(Modeling code records)
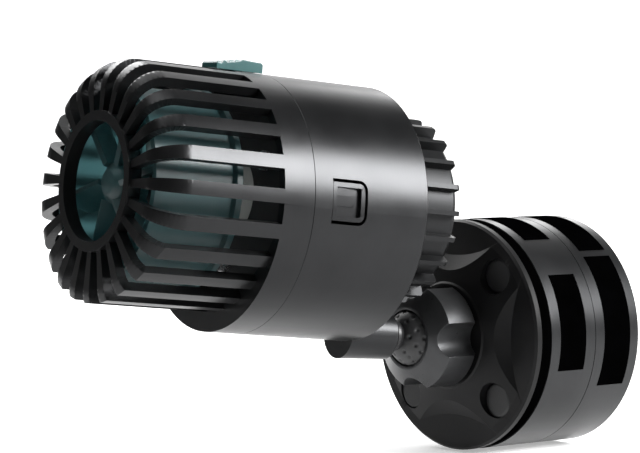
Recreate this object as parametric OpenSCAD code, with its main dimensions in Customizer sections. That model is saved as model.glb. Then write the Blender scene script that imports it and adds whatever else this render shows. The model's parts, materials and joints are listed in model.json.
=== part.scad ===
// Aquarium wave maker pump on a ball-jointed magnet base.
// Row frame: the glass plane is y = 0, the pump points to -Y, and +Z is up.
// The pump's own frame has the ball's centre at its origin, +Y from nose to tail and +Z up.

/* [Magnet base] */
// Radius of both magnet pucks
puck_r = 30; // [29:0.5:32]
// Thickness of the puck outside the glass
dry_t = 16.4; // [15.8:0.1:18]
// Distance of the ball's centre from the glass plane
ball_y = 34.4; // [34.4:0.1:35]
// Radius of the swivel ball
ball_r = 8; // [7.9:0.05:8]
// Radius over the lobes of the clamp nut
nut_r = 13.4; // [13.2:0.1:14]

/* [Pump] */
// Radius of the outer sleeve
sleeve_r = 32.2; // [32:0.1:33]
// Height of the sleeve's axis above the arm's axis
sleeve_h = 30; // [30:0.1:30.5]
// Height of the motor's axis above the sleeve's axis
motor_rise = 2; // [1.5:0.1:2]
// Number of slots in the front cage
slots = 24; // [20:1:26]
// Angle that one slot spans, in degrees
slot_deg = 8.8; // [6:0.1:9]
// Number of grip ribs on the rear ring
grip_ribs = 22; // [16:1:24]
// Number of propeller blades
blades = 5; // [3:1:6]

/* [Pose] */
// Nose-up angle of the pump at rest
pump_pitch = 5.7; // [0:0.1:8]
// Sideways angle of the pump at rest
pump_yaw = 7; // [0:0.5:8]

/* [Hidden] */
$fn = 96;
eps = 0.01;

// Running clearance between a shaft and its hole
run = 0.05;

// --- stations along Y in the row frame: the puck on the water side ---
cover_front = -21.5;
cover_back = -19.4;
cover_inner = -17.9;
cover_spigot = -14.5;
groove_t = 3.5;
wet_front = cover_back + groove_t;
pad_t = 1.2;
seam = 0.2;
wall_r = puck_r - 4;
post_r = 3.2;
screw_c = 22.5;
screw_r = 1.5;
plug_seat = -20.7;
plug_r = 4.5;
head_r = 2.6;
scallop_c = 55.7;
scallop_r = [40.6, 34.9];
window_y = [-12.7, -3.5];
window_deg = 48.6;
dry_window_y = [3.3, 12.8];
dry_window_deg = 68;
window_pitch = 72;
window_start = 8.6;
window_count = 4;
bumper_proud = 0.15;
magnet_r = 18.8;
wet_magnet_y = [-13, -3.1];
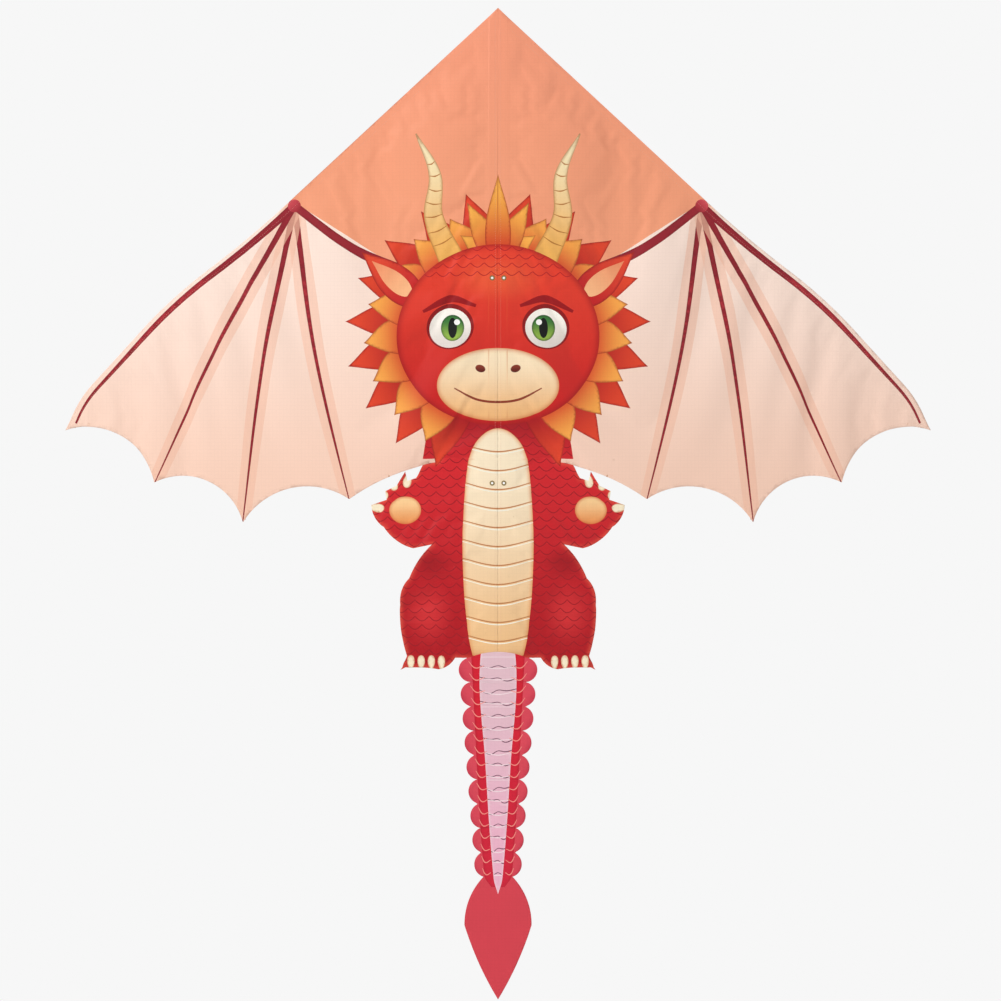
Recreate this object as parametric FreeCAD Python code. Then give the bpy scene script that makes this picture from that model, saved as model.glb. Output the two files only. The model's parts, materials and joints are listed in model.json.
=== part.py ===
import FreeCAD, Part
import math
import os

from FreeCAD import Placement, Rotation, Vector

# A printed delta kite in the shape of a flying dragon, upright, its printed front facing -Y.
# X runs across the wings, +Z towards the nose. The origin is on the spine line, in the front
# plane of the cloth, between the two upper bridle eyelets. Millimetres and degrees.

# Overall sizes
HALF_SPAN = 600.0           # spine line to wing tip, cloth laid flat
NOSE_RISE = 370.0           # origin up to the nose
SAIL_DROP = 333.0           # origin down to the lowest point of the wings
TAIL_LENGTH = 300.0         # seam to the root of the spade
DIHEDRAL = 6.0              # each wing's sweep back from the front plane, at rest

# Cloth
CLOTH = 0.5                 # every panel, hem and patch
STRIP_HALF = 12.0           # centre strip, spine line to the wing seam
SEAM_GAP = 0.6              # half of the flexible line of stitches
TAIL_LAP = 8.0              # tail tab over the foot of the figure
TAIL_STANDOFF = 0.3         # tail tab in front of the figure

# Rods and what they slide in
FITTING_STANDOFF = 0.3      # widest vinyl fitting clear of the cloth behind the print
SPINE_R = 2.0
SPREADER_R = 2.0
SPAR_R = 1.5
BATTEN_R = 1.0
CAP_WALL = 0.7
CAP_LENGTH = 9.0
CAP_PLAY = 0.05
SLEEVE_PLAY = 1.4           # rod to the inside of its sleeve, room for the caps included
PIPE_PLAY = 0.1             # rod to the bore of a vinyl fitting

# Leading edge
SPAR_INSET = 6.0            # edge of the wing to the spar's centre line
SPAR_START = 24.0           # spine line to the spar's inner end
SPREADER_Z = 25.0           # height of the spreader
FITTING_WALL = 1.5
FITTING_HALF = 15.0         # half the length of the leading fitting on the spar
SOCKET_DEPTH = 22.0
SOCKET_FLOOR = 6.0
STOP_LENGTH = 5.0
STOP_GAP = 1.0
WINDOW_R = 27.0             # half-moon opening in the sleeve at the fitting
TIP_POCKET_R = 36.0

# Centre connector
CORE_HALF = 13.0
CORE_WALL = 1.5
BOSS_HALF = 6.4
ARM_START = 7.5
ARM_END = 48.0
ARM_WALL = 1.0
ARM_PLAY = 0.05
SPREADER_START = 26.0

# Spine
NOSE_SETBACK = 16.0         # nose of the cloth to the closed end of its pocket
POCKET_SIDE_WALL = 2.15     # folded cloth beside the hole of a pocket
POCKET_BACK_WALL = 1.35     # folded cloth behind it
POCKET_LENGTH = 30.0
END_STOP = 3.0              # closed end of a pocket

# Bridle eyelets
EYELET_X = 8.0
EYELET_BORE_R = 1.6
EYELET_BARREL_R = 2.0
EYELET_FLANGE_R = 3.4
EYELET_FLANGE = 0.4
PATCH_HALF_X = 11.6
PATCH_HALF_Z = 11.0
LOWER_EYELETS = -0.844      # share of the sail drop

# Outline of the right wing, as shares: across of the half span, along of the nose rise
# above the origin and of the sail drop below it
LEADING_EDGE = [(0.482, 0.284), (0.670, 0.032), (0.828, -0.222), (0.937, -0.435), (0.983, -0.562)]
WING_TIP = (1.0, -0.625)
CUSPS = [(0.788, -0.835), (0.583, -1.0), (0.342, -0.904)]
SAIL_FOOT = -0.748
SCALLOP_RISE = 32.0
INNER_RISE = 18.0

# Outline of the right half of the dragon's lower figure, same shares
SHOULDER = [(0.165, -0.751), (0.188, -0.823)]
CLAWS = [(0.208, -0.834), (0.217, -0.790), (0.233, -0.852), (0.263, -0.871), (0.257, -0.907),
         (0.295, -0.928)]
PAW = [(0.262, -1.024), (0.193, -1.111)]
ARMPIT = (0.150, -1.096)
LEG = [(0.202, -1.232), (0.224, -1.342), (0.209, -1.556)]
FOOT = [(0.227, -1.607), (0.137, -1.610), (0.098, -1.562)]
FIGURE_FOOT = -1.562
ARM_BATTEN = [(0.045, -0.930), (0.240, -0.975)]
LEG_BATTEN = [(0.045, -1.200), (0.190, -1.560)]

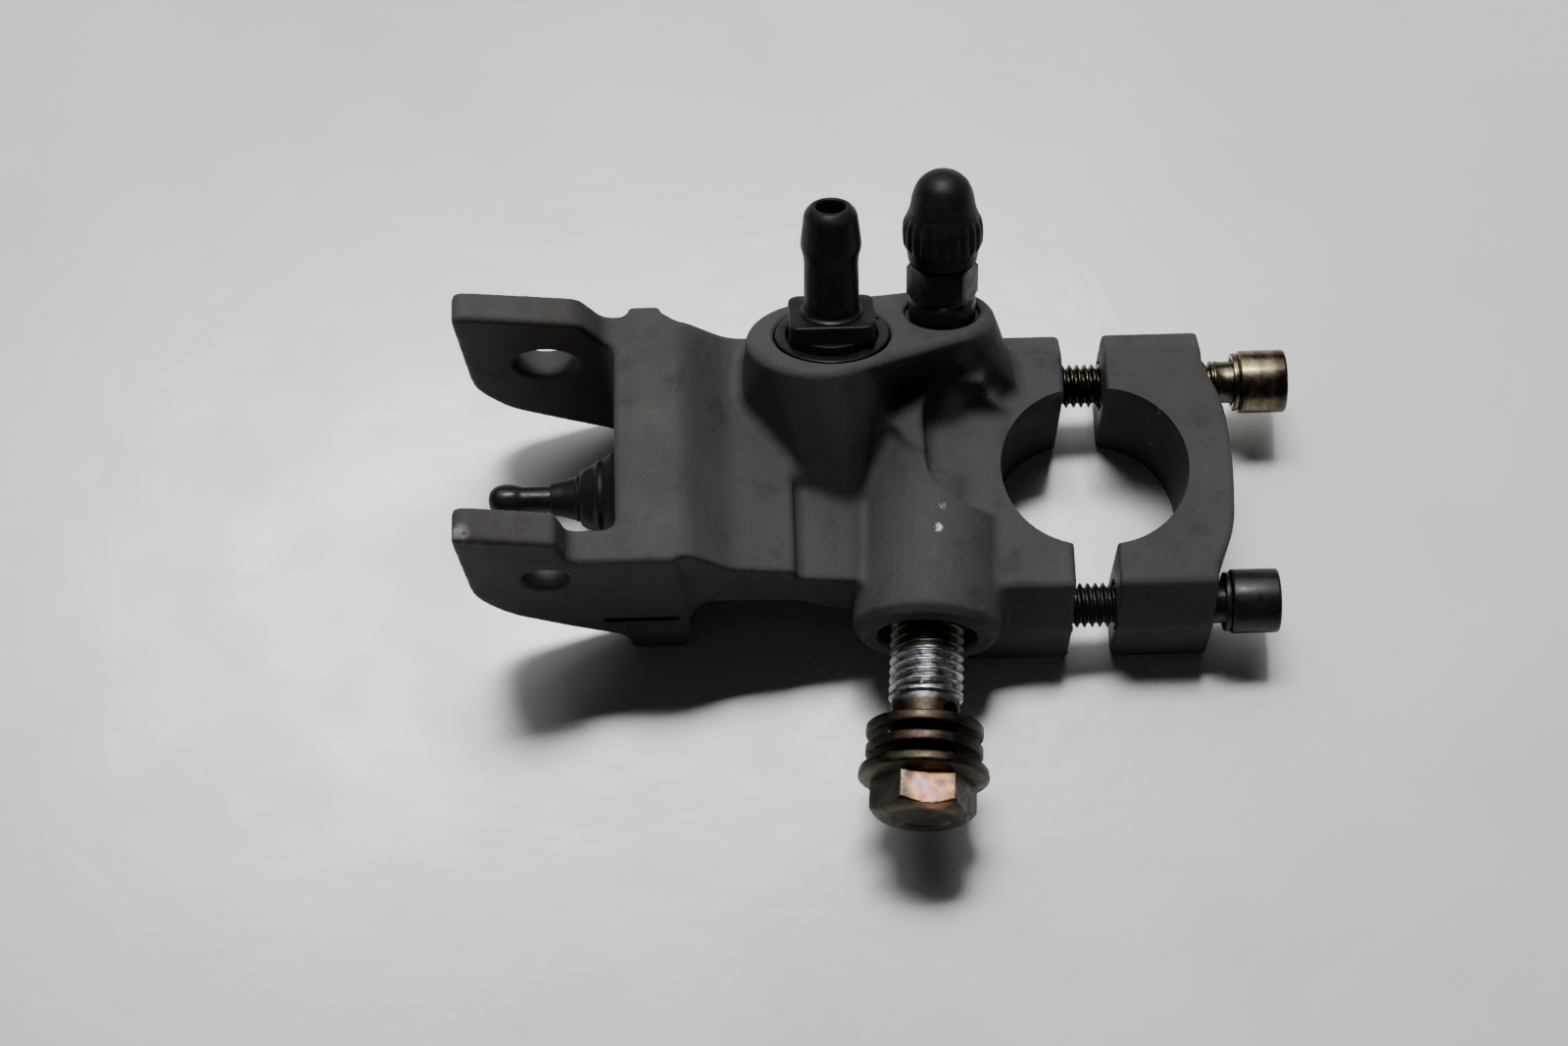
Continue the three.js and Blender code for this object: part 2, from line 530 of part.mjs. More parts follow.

Directions: Using the data above, return each line exactly as written.

Full response:
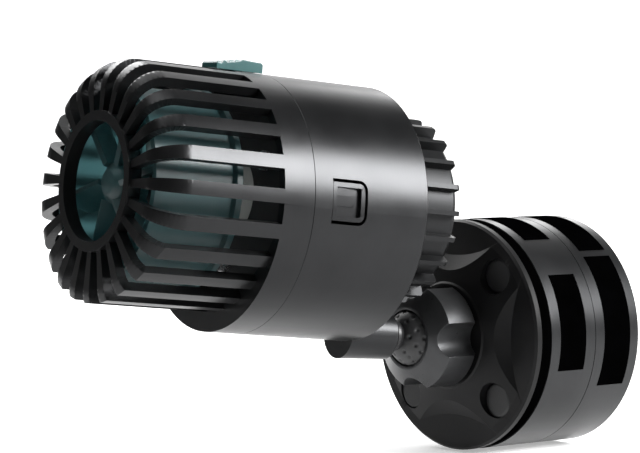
Recreate this object as parametric OpenSCAD code, with its main dimensions in Customizer sections. That model is saved as model.glb. Then write the Blender scene script that imports it and adds whatever else this render shows. The model's parts, materials and joints are listed in model.json.
=== part.scad ===
// Aquarium wave maker pump on a ball-jointed magnet base.
// Row frame: the glass plane is y = 0, the pump points to -Y, and +Z is up.
// The pump's own frame has the ball's centre at its origin, +Y from nose to tail and +Z up.

/* [Magnet base] */
// Radius of both magnet pucks
puck_r = 30; // [29:0.5:32]
// Thickness of the puck outside the glass
dry_t = 16.4; // [15.8:0.1:18]
// Distance of the ball's centre from the glass plane
ball_y = 34.4; // [34.4:0.1:35]
// Radius of the swivel ball
ball_r = 8; // [7.9:0.05:8]
// Radius over the lobes of the clamp nut
nut_r = 13.4; // [13.2:0.1:14]

/* [Pump] */
// Radius of the outer sleeve
sleeve_r = 32.2; // [32:0.1:33]
// Height of the sleeve's axis above the arm's axis
sleeve_h = 30; // [30:0.1:30.5]
// Height of the motor's axis above the sleeve's axis
motor_rise = 2; // [1.5:0.1:2]
// Number of slots in the front cage
slots = 24; // [20:1:26]
// Angle that one slot spans, in degrees
slot_deg = 8.8; // [6:0.1:9]
// Number of grip ribs on the rear ring
grip_ribs = 22; // [16:1:24]
// Number of propeller blades
blades = 5; // [3:1:6]

/* [Pose] */
// Nose-up angle of the pump at rest
pump_pitch = 5.7; // [0:0.1:8]
// Sideways angle of the pump at rest
pump_yaw = 7; // [0:0.5:8]

/* [Hidden] */
$fn = 96;
eps = 0.01;

// Running clearance between a shaft and its hole
run = 0.05;

// --- stations along Y in the row frame: the puck on the water side ---
cover_front = -21.5;
cover_back = -19.4;
cover_inner = -17.9;
cover_spigot = -14.5;
groove_t = 3.5;
wet_front = cover_back + groove_t;
pad_t = 1.2;
seam = 0.2;
wall_r = puck_r - 4;
post_r = 3.2;
screw_c = 22.5;
screw_r = 1.5;
plug_seat = -20.7;
plug_r = 4.5;
head_r = 2.6;
scallop_c = 55.7;
scallop_r = [40.6, 34.9];
window_y = [-12.7, -3.5];
window_deg = 48.6;
dry_window_y = [3.3, 12.8];
dry_window_deg = 68;
window_pitch = 72;
window_start = 8.6;
window_count = 4;
bumper_proud = 0.15;
magnet_r = 18.8;
wet_magnet_y = [-13, -3.1];
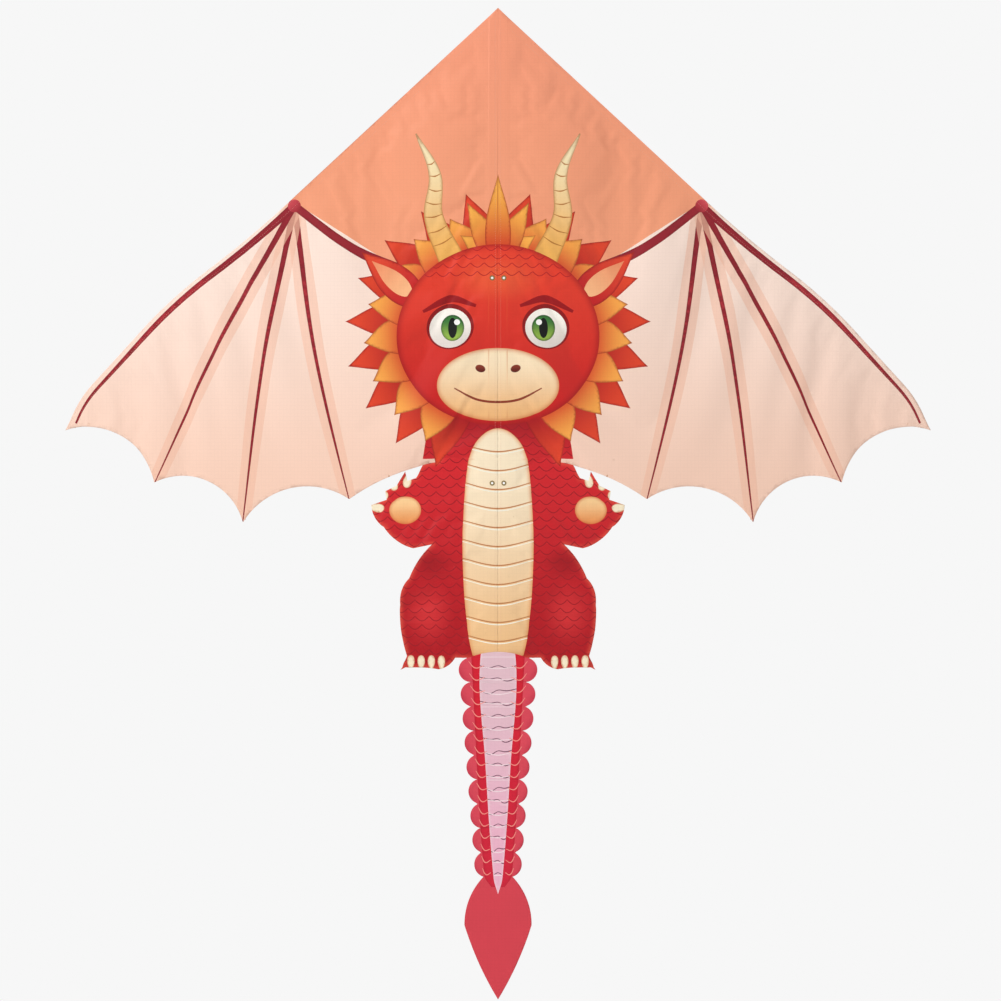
Recreate this object as parametric FreeCAD Python code. Then give the bpy scene script that makes this picture from that model, saved as model.glb. Output the two files only. The model's parts, materials and joints are listed in model.json.
=== part.py ===
import FreeCAD, Part
import math
import os

from FreeCAD import Placement, Rotation, Vector

# A printed delta kite in the shape of a flying dragon, upright, its printed front facing -Y.
# X runs across the wings, +Z towards the nose. The origin is on the spine line, in the front
# plane of the cloth, between the two upper bridle eyelets. Millimetres and degrees.

# Overall sizes
HALF_SPAN = 600.0           # spine line to wing tip, cloth laid flat
NOSE_RISE = 370.0           # origin up to the nose
SAIL_DROP = 333.0           # origin down to the lowest point of the wings
TAIL_LENGTH = 300.0         # seam to the root of the spade
DIHEDRAL = 6.0              # each wing's sweep back from the front plane, at rest

# Cloth
CLOTH = 0.5                 # every panel, hem and patch
STRIP_HALF = 12.0           # centre strip, spine line to the wing seam
SEAM_GAP = 0.6              # half of the flexible line of stitches
TAIL_LAP = 8.0              # tail tab over the foot of the figure
TAIL_STANDOFF = 0.3         # tail tab in front of the figure

# Rods and what they slide in
FITTING_STANDOFF = 0.3      # widest vinyl fitting clear of the cloth behind the print
SPINE_R = 2.0
SPREADER_R = 2.0
SPAR_R = 1.5
BATTEN_R = 1.0
CAP_WALL = 0.7
CAP_LENGTH = 9.0
CAP_PLAY = 0.05
SLEEVE_PLAY = 1.4           # rod to the inside of its sleeve, room for the caps included
PIPE_PLAY = 0.1             # rod to the bore of a vinyl fitting

# Leading edge
SPAR_INSET = 6.0            # edge of the wing to the spar's centre line
SPAR_START = 24.0           # spine line to the spar's inner end
SPREADER_Z = 25.0           # height of the spreader
FITTING_WALL = 1.5
FITTING_HALF = 15.0         # half the length of the leading fitting on the spar
SOCKET_DEPTH = 22.0
SOCKET_FLOOR = 6.0
STOP_LENGTH = 5.0
STOP_GAP = 1.0
WINDOW_R = 27.0             # half-moon opening in the sleeve at the fitting
TIP_POCKET_R = 36.0

# Centre connector
CORE_HALF = 13.0
CORE_WALL = 1.5
BOSS_HALF = 6.4
ARM_START = 7.5
ARM_END = 48.0
ARM_WALL = 1.0
ARM_PLAY = 0.05
SPREADER_START = 26.0

# Spine
NOSE_SETBACK = 16.0         # nose of the cloth to the closed end of its pocket
POCKET_SIDE_WALL = 2.15     # folded cloth beside the hole of a pocket
POCKET_BACK_WALL = 1.35     # folded cloth behind it
POCKET_LENGTH = 30.0
END_STOP = 3.0              # closed end of a pocket

# Bridle eyelets
EYELET_X = 8.0
EYELET_BORE_R = 1.6
EYELET_BARREL_R = 2.0
EYELET_FLANGE_R = 3.4
EYELET_FLANGE = 0.4
PATCH_HALF_X = 11.6
PATCH_HALF_Z = 11.0
LOWER_EYELETS = -0.844      # share of the sail drop

# Outline of the right wing, as shares: across of the half span, along of the nose rise
# above the origin and of the sail drop below it
LEADING_EDGE = [(0.482, 0.284), (0.670, 0.032), (0.828, -0.222), (0.937, -0.435), (0.983, -0.562)]
WING_TIP = (1.0, -0.625)
CUSPS = [(0.788, -0.835), (0.583, -1.0), (0.342, -0.904)]
SAIL_FOOT = -0.748
SCALLOP_RISE = 32.0
INNER_RISE = 18.0

# Outline of the right half of the dragon's lower figure, same shares
SHOULDER = [(0.165, -0.751), (0.188, -0.823)]
CLAWS = [(0.208, -0.834), (0.217, -0.790), (0.233, -0.852), (0.263, -0.871), (0.257, -0.907),
         (0.295, -0.928)]
PAW = [(0.262, -1.024), (0.193, -1.111)]
ARMPIT = (0.150, -1.096)
LEG = [(0.202, -1.232), (0.224, -1.342), (0.209, -1.556)]
FOOT = [(0.227, -1.607), (0.137, -1.610), (0.098, -1.562)]
FIGURE_FOOT = -1.562
ARM_BATTEN = [(0.045, -0.930), (0.240, -0.975)]
LEG_BATTEN = [(0.045, -1.200), (0.190, -1.560)]

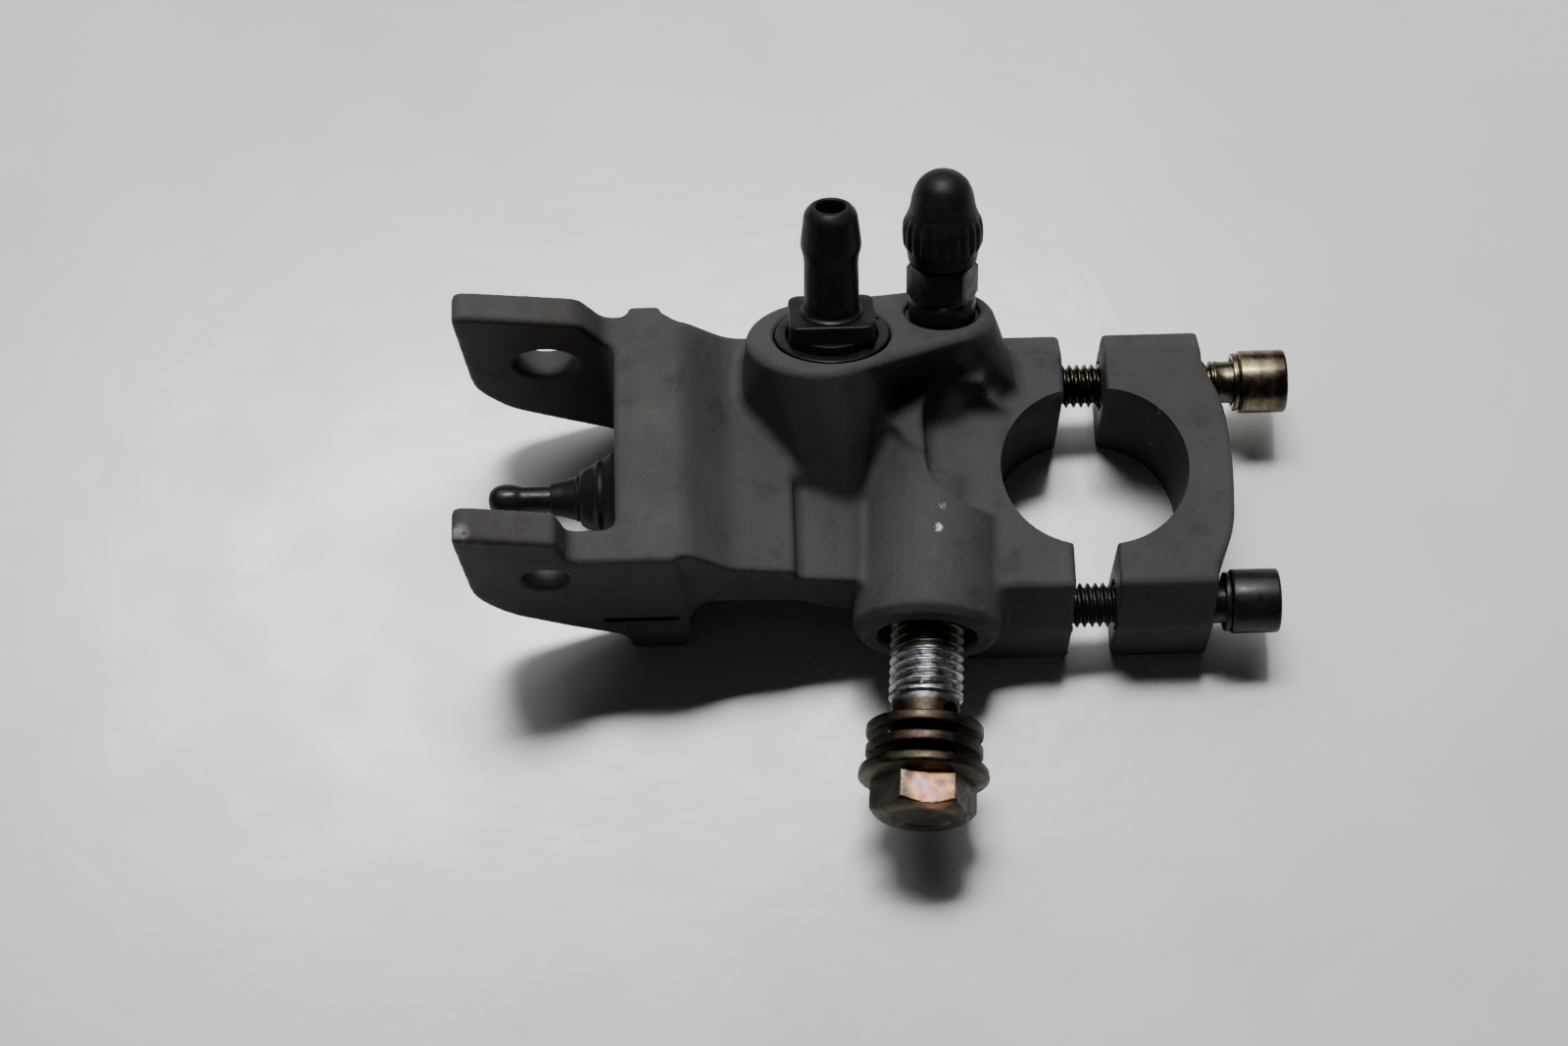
Continue the three.js and Blender code for this object: part 2, from line 530 of part.mjs. More parts follow.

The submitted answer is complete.